_Information shown_.

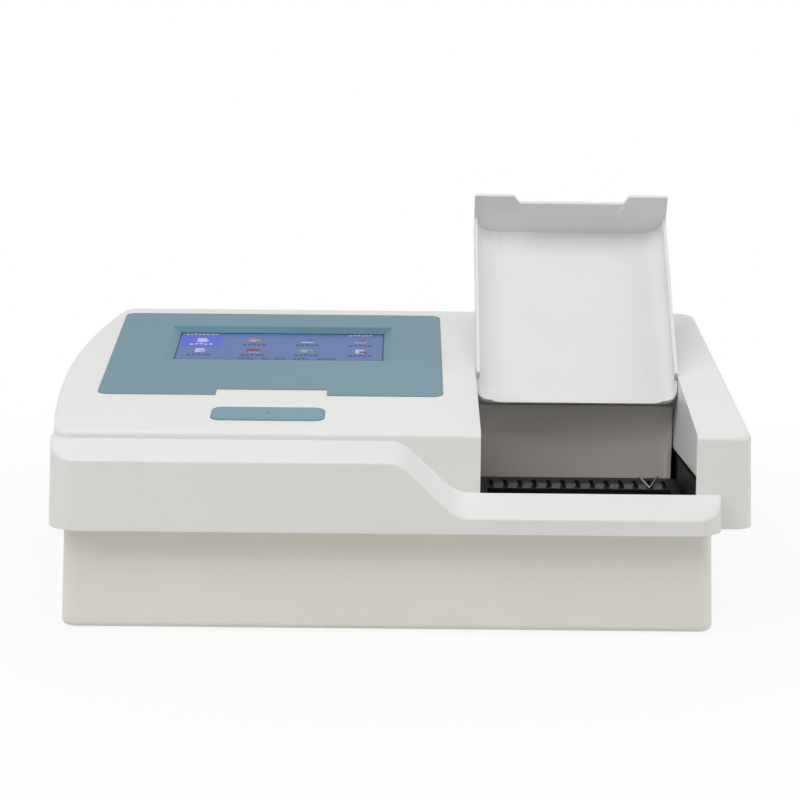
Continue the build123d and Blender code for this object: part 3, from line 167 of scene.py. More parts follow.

* * *

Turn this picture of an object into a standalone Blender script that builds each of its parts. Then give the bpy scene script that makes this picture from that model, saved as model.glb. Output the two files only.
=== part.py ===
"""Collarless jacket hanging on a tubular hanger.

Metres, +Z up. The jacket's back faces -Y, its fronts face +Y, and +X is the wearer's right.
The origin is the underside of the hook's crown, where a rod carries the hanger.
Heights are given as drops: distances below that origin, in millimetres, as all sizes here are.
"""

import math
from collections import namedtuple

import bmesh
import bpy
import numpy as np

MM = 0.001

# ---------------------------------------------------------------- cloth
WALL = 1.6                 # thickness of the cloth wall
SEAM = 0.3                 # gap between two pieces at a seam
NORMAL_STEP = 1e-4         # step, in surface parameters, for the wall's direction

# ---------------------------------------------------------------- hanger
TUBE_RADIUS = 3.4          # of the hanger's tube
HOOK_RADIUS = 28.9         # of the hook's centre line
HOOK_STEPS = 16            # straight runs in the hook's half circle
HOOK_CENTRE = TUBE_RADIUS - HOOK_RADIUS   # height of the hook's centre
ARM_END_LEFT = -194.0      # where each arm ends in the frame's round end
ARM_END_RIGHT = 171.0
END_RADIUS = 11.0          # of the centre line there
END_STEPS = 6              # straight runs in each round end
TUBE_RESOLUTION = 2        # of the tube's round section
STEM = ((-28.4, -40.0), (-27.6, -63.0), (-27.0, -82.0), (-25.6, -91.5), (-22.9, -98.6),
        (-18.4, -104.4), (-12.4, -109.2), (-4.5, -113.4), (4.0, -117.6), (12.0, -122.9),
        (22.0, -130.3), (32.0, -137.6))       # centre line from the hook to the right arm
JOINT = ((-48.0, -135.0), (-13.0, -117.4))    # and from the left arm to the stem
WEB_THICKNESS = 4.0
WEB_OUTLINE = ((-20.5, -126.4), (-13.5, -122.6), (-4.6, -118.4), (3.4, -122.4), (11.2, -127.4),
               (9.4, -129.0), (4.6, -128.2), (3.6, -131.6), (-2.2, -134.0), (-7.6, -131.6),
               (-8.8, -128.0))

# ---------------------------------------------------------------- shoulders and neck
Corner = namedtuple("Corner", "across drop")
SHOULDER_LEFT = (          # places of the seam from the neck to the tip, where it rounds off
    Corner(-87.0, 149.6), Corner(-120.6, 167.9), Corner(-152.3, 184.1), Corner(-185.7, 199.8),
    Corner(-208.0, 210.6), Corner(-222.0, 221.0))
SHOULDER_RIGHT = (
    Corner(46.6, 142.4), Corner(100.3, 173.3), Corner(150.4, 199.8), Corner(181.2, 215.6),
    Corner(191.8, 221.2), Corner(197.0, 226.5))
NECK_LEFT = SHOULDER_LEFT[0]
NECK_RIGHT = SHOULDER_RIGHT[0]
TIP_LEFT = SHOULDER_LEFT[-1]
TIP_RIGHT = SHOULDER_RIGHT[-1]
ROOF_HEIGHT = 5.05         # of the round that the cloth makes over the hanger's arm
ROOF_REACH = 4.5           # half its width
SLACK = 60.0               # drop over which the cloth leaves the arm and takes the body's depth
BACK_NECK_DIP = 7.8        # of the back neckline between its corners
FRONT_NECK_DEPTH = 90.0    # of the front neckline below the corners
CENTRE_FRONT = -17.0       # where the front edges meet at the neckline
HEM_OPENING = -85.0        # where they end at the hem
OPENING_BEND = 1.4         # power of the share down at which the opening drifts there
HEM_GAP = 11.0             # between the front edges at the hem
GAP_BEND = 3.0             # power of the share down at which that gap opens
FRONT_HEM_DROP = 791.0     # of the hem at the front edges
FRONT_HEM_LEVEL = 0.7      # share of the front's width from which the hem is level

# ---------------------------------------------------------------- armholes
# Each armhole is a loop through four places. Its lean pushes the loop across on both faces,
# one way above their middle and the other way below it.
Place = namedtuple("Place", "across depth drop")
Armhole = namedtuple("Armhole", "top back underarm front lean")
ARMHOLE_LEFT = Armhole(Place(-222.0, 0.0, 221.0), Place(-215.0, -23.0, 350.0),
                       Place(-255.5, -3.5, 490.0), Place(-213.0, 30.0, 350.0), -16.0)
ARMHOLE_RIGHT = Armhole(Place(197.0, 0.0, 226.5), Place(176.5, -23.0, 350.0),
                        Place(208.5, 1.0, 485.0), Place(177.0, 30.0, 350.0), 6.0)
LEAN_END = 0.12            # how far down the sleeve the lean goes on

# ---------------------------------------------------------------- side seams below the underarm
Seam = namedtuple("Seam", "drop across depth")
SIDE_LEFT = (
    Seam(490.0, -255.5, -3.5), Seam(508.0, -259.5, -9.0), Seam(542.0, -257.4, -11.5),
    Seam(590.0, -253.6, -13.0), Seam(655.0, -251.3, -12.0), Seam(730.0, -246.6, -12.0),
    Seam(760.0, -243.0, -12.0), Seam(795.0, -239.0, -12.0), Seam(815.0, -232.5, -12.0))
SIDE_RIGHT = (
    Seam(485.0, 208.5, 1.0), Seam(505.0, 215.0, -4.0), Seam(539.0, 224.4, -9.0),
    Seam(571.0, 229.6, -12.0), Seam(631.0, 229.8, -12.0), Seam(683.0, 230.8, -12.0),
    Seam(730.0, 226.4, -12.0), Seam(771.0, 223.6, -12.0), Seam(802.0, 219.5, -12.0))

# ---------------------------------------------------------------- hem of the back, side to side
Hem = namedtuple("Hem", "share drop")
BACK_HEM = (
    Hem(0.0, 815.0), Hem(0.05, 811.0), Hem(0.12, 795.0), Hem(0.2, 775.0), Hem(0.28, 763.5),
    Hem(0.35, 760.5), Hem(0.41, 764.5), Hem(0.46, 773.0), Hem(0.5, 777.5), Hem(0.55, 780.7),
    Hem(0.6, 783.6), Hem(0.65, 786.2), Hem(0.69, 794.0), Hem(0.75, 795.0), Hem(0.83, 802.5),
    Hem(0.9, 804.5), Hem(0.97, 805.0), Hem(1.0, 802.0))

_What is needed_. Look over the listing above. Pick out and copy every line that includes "makes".

_Reply_.
Turn this picture of an object into a standalone Blender script that builds each of its parts. Then give the bpy scene script that makes this picture from that model, saved as model.glb. Output the two files only.
ROOF_HEIGHT = 5.05         # of the round that the cloth makes over the hanger's arm